The authors' conclusion is that short-term, limited interventions such as measles vaccination programmes can have tangible effects on health inequities and should be considered as complementary to the long-term efforts aimed at reducing disparity. They note that an unvaccinated child from a poor family has a three times higher risk of early childhood mortality compared to a vaccinated child from a high economic status family. The introduction of a measles vaccination programme alone lowers the risk for the poor child to only 1.5 times that of the wealthier child. However, the authors are cautious, noting that there are variances in the contribution that measles makes to mortality between countries. The authors also address several issues that may undermine their study related to selection bias amongst children being offered up for vaccination, and also admit that the variable related to house size may be a stand-in for crowding (and its effect on disease transmission and health) rather than a measure of ES. Nevertheless, the authors are confident that saving a child from death by measles contributes to his or her overall long-term survival chances in other ways.

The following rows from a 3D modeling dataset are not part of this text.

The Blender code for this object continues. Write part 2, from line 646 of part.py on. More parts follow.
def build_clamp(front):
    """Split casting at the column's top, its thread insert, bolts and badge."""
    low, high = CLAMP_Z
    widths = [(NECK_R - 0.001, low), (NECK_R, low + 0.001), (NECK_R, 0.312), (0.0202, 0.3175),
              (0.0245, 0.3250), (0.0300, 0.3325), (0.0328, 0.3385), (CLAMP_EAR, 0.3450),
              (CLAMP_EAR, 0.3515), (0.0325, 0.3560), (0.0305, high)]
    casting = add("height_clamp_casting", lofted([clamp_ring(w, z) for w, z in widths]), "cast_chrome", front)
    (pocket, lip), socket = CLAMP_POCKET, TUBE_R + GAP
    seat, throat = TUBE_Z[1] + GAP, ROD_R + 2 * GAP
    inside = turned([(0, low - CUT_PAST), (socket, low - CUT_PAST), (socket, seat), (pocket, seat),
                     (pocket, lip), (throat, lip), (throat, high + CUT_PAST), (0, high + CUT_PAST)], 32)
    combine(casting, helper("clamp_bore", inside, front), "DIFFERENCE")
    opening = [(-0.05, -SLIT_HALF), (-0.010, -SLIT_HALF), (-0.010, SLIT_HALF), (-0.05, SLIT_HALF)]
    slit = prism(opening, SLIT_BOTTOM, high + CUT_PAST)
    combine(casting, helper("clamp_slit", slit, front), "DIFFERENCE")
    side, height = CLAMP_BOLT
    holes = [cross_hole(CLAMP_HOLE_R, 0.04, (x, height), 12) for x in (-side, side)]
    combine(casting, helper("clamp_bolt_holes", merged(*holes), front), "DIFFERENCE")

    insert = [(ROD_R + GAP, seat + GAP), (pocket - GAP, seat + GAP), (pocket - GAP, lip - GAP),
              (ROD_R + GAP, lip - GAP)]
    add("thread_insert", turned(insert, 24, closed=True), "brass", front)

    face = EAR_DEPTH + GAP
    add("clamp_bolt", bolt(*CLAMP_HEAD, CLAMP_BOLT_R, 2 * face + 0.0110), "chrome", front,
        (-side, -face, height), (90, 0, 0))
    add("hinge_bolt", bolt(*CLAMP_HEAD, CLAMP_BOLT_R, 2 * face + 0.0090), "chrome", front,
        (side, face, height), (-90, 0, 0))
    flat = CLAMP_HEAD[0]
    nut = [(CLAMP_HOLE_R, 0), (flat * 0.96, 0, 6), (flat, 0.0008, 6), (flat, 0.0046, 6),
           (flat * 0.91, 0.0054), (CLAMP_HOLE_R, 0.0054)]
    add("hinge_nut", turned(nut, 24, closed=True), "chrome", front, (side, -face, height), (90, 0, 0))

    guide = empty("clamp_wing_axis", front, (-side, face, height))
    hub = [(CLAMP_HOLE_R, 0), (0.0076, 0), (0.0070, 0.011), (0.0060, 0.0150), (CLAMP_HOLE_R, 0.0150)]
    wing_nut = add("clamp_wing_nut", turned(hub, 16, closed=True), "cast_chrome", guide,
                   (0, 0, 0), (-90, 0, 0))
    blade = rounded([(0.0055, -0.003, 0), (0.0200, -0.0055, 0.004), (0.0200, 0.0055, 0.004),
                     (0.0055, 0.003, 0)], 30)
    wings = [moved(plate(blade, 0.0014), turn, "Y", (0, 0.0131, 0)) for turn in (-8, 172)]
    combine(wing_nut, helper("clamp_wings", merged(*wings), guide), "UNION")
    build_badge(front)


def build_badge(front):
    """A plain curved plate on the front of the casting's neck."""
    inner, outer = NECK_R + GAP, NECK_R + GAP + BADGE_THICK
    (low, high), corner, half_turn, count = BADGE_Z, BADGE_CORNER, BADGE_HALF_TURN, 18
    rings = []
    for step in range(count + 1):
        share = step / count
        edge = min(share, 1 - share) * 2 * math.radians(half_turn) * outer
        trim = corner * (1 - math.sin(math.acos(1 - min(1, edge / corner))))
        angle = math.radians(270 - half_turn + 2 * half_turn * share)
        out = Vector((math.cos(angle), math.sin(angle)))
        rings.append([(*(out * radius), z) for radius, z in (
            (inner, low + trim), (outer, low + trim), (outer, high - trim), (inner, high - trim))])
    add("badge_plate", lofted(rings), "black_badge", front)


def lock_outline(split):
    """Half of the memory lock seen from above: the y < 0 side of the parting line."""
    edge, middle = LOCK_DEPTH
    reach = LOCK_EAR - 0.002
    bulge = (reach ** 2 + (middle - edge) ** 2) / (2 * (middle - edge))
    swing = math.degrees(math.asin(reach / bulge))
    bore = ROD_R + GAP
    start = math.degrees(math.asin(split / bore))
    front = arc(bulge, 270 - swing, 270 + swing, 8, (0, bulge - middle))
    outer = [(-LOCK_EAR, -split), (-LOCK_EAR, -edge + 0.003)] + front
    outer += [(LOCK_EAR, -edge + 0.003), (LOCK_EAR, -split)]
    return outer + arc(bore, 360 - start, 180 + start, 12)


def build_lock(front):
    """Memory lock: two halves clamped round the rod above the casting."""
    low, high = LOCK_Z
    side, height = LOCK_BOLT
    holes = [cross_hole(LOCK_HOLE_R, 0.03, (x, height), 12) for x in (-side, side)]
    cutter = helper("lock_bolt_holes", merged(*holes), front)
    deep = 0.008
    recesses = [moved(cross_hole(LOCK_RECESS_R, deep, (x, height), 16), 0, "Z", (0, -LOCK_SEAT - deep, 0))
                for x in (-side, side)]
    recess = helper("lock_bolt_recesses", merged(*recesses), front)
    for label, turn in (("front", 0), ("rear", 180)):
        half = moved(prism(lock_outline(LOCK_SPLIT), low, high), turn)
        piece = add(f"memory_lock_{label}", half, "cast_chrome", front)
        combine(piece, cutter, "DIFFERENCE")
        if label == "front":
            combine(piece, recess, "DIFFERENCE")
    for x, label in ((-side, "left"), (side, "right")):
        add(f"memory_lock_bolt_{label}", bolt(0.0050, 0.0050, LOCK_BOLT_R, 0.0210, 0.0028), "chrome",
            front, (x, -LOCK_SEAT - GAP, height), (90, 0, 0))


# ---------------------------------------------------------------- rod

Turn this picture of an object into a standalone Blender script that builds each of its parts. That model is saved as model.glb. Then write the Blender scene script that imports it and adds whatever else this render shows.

They conclude by arguing that their findings provide further support to the current arguments that support the universal provision of measles vaccination, and encourage it to be made a high priority within child survival programmes.
Michael E. Koenig, David Bishai, and Mehrab Ali Khan. 2001. "Health Interventions and Health Equity: The Example of Measles Vaccination in Bangladesh," Population and Development Review, Vol. 27, No. 2, pps. 283-302.